What if clients have an immigration status other than those listed in the recent Dear Colleague letter? Do they qualify?
In addition to the specific guidance offered in the recent Dear Colleague Letter, those with refugee, asylum granted (asylee), and Lawful Permanent Resident status remain eligible for federal student aid through existing protocols. See Switchboard’s toolkit Accessing Federal Student Aid for Refugee Youth and Adults for more information.
Will this change if the Afghan Adjustment Act or similar legislation is passed?
This guidance is based on current legislation and may evolve in the coming months. Passage of the Afghan Adjustment Act or similar legislation could alter or extend these exemptions.
How can I learn more about the application process?
For comprehensive, step-by-step guidance on accessing federal student aid for ORR-eligible populations, see Switchboard’s toolkit Accessing Federal Student Aid for Refugee Youth and Adults. For general information on the FAFSA, please refer to the U.S. Department of Education’s office of Federal Student Aid website.
Do you have more questions about education for Afghan newcomers? Email Switchboard@Rescue.org!
2 thoughts on “Can Afghan Newcomers Access Title IV, Federal Student Aid? Answering FAQ’s About New Guidance from the U.S. Department of Education”
What happens when a person’s status shifts from humanitarian parolee to asylum seeker (i.e., asylum has been requested but not yet granted)- do Afghans lose their benefits as parolees at that point? Do they classify as parolees after submitting asylum request? Is this state-specific or nationwide? (I work with students in Georgia, and I don’t want to jeopardize future benefits inadvertently)
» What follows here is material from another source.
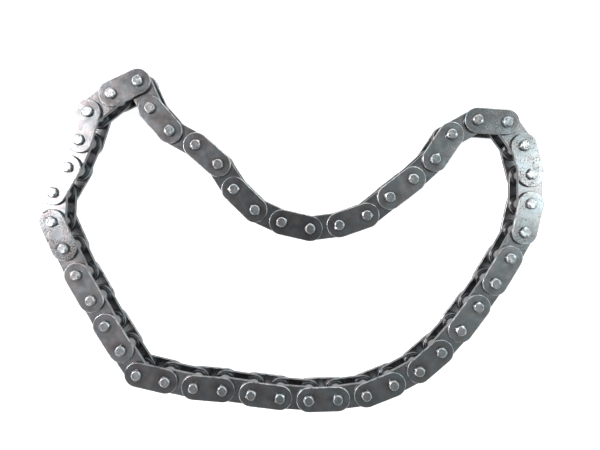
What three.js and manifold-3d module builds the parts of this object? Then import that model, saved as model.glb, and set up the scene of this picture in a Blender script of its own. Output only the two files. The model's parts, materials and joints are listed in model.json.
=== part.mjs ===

Thanks for your question and your work, John. Humanitarian parolees who have applied for asylum retain their status as humanitarian parolees while their case is being processed. Even if they are denied asylum, they will still retain their status until their parole expires. This is informed by guidance from USCIS and is applicable nationwide. Similarly, the guidance in this blog post is applicable nationwide.